# [SOURCE MATERIAL]
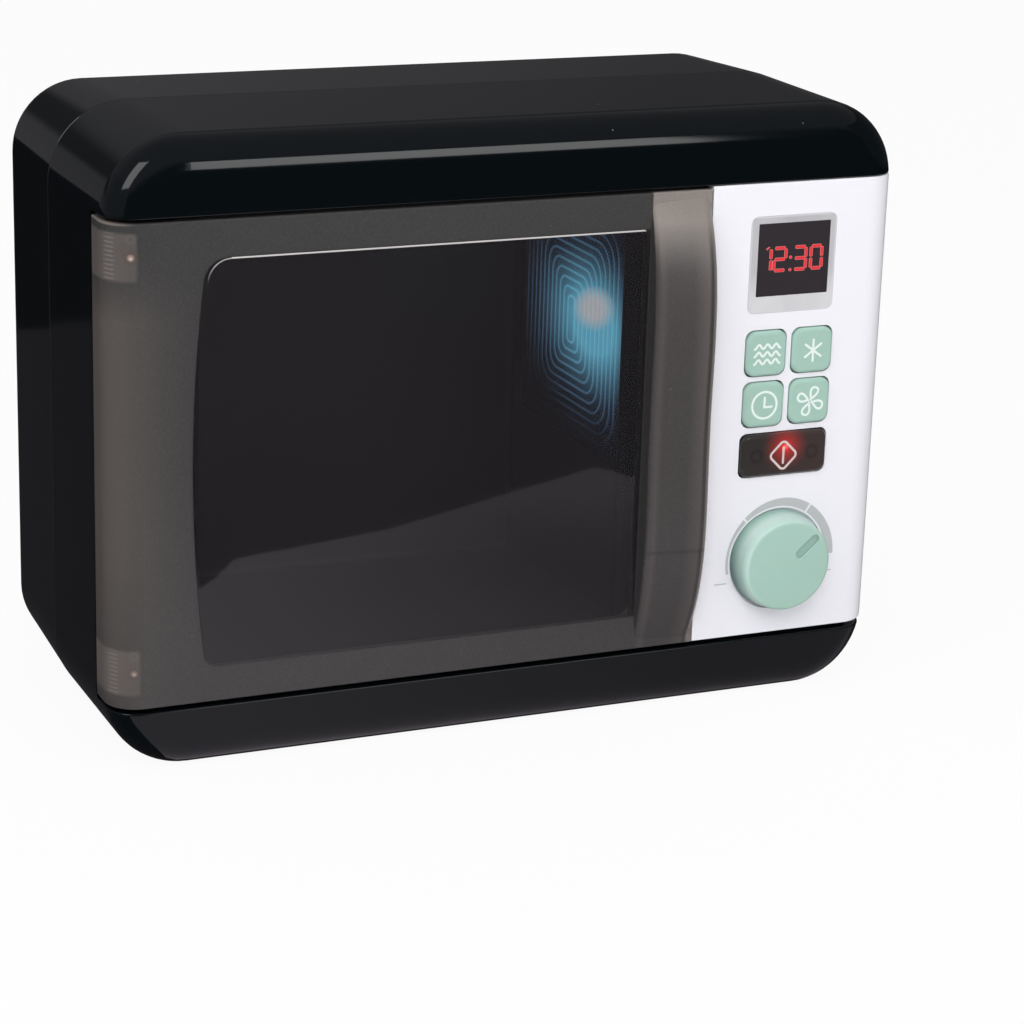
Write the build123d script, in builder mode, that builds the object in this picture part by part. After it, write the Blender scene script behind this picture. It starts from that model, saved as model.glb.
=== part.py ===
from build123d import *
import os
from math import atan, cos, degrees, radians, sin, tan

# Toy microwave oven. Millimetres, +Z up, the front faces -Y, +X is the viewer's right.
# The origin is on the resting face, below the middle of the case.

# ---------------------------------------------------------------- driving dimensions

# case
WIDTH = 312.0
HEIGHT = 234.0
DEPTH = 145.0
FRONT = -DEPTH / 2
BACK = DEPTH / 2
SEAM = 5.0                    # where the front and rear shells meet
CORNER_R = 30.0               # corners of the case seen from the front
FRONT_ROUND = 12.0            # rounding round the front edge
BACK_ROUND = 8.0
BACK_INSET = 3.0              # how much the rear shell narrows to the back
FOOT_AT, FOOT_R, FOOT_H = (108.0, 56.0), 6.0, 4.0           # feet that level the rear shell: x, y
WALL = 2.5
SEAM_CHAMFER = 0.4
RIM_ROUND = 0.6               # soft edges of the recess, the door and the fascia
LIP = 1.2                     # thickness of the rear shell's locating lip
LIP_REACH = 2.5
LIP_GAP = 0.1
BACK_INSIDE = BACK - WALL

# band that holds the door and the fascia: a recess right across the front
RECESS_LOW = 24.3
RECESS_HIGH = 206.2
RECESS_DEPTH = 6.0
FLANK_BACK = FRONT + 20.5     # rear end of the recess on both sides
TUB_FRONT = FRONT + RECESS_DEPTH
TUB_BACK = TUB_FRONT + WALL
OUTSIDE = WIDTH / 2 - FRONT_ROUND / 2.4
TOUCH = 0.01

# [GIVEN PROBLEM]
Give only the number of lines in the material above that include the word "from".

# [TASK SOLUTION]
4